Aleksei Surin, 2024
Since launching a full-scale invasion of Ukraine on February 24th, 2022, Russian
authorities have provided several narratives to justify their aggressive actions and war
crimes. According to the first, their war is only a response to the actions of the “Nazis”;
therefore, the current war is a continuation of the Great Patriotic War in which Russia
defeated Hitler. The second asserts the superiority of Russian culture over Ukrainian
and explains the attack on Ukraine by the desire to protect the Russian language and
culture on Ukrainian territory. Both of these narratives can be categorized as ressentiment,
a term coined by Nietzsche that refers to a feeling of hostility towards an
individual who is deemed responsible for one’s failures or hardships. This reaction
involves glorifying an idealized past and vehemently opposing anything associated
with the freedom and cultural values of another.

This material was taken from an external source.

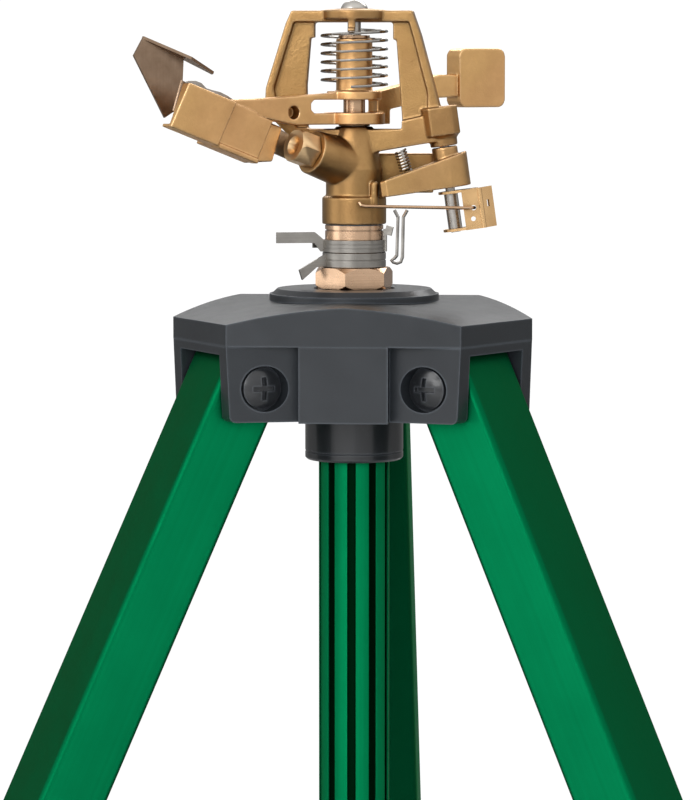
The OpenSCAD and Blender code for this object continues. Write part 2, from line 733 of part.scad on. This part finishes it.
// ---- stop collars --------------------------------------------------------------------------

// a split, ridged band
module stop_band(z, h, ridges) {
    translate([0, 0, z]) difference() {
        tube(11.4, 10.7, h);
        rotate(-20) translate([0, -0.8, -1]) cube([20, 1.6, h + 2]);
        for (i = [1:ridges - 1]) translate([0, 0, i * h / ridges - 0.2]) difference() {
            cylinder(r = 13, h = 0.4);
            translate([0, 0, -1]) cylinder(r = 11.1, h = 3);
        }
    }
}

// a flat tab that stands off a band, its outline seen from the front: x, z
module stop_tab(outline) {
    rotate([90, 0, 0]) translate([0, 0, -0.5]) linear_extrude(1) polygon(outline);
}

module stop_collar_upper() {
    color(steel) at_head() rotate(10) {
        stop_band(61.7, 4.3, 3);
        stop_tab([[-10.8, 61.8], [-12.2, 61.8], [-14.6, 64.8], [-16, 64.9], [-28.3, 64.9], [-28.3, 68.8],
            [-14.4, 68.8], [-12.4, 67.2], [-11, 65.9], [-10.8, 65.9]]);
        translate([-14.6, 2.2, 63]) rotate(12) cube([3.9, 0.8, 2.9]);
        rotate(-26) translate([10.9, -0.5, 61.9]) {
            cube([1.2, 1, 8]);
            translate([0.4, 0, 6.2]) rotate([0, 14, 0]) cube([2.6, 1, 3.2]);
        }
    }
}

module stop_collar_lower() {
    color(steel) at_head() rotate(24) {
        stop_band(56.4, 5, 2);
        stop_tab([[-10.8, 56.5], [-12.4, 56.5], [-14.8, 56.4], [-20.4, 51.9], [-21.6, 55.6], [-13, 60.2], [-10.8, 61.2]]);
    }
}

hub();
hub_insert();
riser_collar();
riser_pipe();
inlet_coupling();
hose_nut();
hose_washer();
pivot_screw(leg_angles[0]);  // pivot_screw_left
pivot_screw(leg_angles[1]);  // pivot_screw_right
pivot_screw(leg_angles[2]);  // pivot_screw_rear
pivot_nut(leg_angles[0]);  // pivot_nut_left
pivot_nut(leg_angles[1]);  // pivot_nut_right
pivot_nut(leg_angles[2]);  // pivot_nut_rear
upper_leg(leg_angles[0]);  // upper_leg_left
upper_leg(leg_angles[1]);  // upper_leg_right
upper_leg(leg_angles[2]);  // upper_leg_rear
leg_plug(leg_angles[0]);  // leg_plug_left
leg_plug(leg_angles[1]);  // leg_plug_right
leg_plug(leg_angles[2]);  // leg_plug_rear
lock_collar(leg_angles[0]);  // lock_collar_left
lock_collar(leg_angles[1]);  // lock_collar_right
lock_collar(leg_angles[2]);  // lock_collar_rear
lock_lever(leg_angles[0]);  // lock_lever_left
lock_lever(leg_angles[1]);  // lock_lever_right
lock_lever(leg_angles[2]);  // lock_lever_rear
lower_leg(leg_angles[0]);  // lower_leg_left
lower_leg(leg_angles[1]);  // lower_leg_right
lower_leg(leg_angles[2]);  // lower_leg_rear
foot(leg_angles[0]);  // foot_left
foot(leg_angles[1]);  // foot_right
foot(leg_angles[2]);  // foot_rear
bearing_sleeve();
bearing_tube();
bearing_spring();
bearing_washers();
body_casting();
nozzle();
fulcrum_pin();
arm_spring();
deflector_strip();
deflector_screw();
deflector_flap();
swing_arm();
arm_bushing();
trip_pin();
trip_lever();
trip_spring();
trip_bracket();
trip_wire();
trip_finger();
stop_collar_upper();
stop_collar_lower();
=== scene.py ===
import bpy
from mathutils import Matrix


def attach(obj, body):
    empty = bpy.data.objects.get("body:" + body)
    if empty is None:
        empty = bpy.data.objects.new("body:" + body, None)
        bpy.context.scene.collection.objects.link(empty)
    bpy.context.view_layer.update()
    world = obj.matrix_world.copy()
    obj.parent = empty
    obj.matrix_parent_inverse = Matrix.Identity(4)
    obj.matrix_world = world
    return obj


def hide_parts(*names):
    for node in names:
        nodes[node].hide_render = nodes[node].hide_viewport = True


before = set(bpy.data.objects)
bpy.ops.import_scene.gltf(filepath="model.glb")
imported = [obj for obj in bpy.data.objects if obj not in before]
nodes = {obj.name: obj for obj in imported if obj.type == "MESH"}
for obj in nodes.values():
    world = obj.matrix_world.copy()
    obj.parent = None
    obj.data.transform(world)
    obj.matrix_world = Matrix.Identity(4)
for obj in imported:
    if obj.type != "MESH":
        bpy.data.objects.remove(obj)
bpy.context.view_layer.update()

import math

import bmesh
import bpy
from mathutils import Matrix, Vector

MM = 0.001
scene = bpy.context.scene


# ---- the camera, the light and the floor ---------------------------------------------------

CAMERA_AZIMUTH = math.radians(4.5)
CAMERA_ELEVATION = math.radians(5.3)
CAMERA_DISTANCE = 1.3
FRAME_HALF_HEIGHT = 0.144
TARGET_HEIGHT = 0.3332
TARGET_SHIFT = 0.0033
GROUND = -0.15


def make_camera():
    data = bpy.data.cameras.new("camera")
    camera = bpy.data.objects.new("camera", data)
    scene.collection.objects.link(camera)
    right = Vector((math.cos(CAMERA_AZIMUTH), math.sin(CAMERA_AZIMUTH), 0))
    back = Vector((
        math.sin(CAMERA_AZIMUTH) * math.cos(CAMERA_ELEVATION),
        -math.cos(CAMERA_AZIMUTH) * math.cos(CAMERA_ELEVATION),
        math.sin(CAMERA_ELEVATION),
    ))
    target = Vector((0, 0, TARGET_HEIGHT)) - right * TARGET_SHIFT
    camera.location = target + back * CAMERA_DISTANCE
    camera.rotation_mode = "QUATERNION"
    camera.rotation_quaternion = (-back).to_track_quat("-Z", "Y")
    data.sensor_fit = "VERTICAL"
    data.sensor_height = 24
    data.sensor_width = 24
    data.angle_y = 2 * math.atan(FRAME_HALF_HEIGHT / CAMERA_DISTANCE)
    data.clip_start = 0.01
    data.clip_end = 50
    scene.camera = camera


BACKDROP = 1.05
AMBIENT = 0.17
LIGHT_AIM = (0, 0, 0.38)
# name, place, size, power in watts, seen by matt surfaces, seen in reflections
LIGHTS = (
    ("key_front", (-0.3, -1.6, 0.7), (1.0, 0.9), 17, True, False),
    ("shine_front", (-0.5, -1.6, 0.85), (0.7, 0.5), 5.5, False, True),
    ("fill_front", (0.5, -1.5, 0.30), (0.6, 0.9), 7, True, False),
    ("fill_back", (0.3, 1.7, 0.9), (1.2, 0.9), 9, True, False),
    ("shine_above", (-0.75, -0.95, 1.15), (0.7, 0.7), 5, False, True),
    ("shine_left", (-1.5, -0.5, 0.45), (0.8, 0.8), 2.2, False, True),
    ("shine_low", (-0.4, -1.2, -0.02), (1.2, 0.4), 1.2, False, True),
    ("top_back", (0.1, 0.85, 1.15), (1.2, 0.5), 10, False, True),
)


def area_light(name, place, size, power, diffuse, gloss):
    data = bpy.data.lights.new(name, "AREA")
    data.shape = "RECTANGLE"
    data.size, data.size_y = size
    data.energy = power
    light = bpy.data.objects.new(name, data)
    light.visible_glossy = gloss
    light.visible_diffuse = diffuse
    scene.collection.objects.link(light)
    light.location = place
    light.rotation_mode = "QUATERNION"
    light.rotation_quaternion = (Vector(LIGHT_AIM) - Vector(place)).to_track_quat("-Z", "Y")


def background(tree):
    made = tree.nodes.new("ShaderNodeBackground")
    made.inputs["Color"].default_value = (1, 1, 1, 1)
    return made


def smooth_range(tree, value, low, high, to_low, to_high):
    made = tree.nodes.new("ShaderNodeMapRange")
    made.interpolation_type = "SMOOTHSTEP"
    tree.links.new(value, made.inputs["Value"])
    for key, limit in (("From Min", low), ("From Max", high), ("To Min", to_low), ("To Max", to_high)):
        made.inputs[key].default_value = limit
    return made.outputs["Result"]


def product(tree, first, second):
    made = tree.nodes.new("ShaderNodeMath")
    made.operation = "MULTIPLY"
    tree.links.new(first, made.inputs[0])
    tree.links.new(second, made.inputs[1])
    return made.outputs[0]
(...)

Russophone anti-war poetry written
after February 24th, both in Russia and abroad, deconstructs these propaganda
narratives and offers its own narrative strategy for talking about Russian history,
which I term the poetics of “de-ressentiment.” This essay analyzes anti-war poems by
Russian-speaking poets and identifies the principles and tasks of de-ressentiment in
the context of Russia’s catastrophic policies. The paper explores how Russian-language
anti-war poetry tries to find the right language to discuss the most traumatic topics
in Russian history and proposes a total revision of Russian history and culture. This
de-ressentiment revision should break free modern Russia’s destructive focus on its
past that deprives it of any future.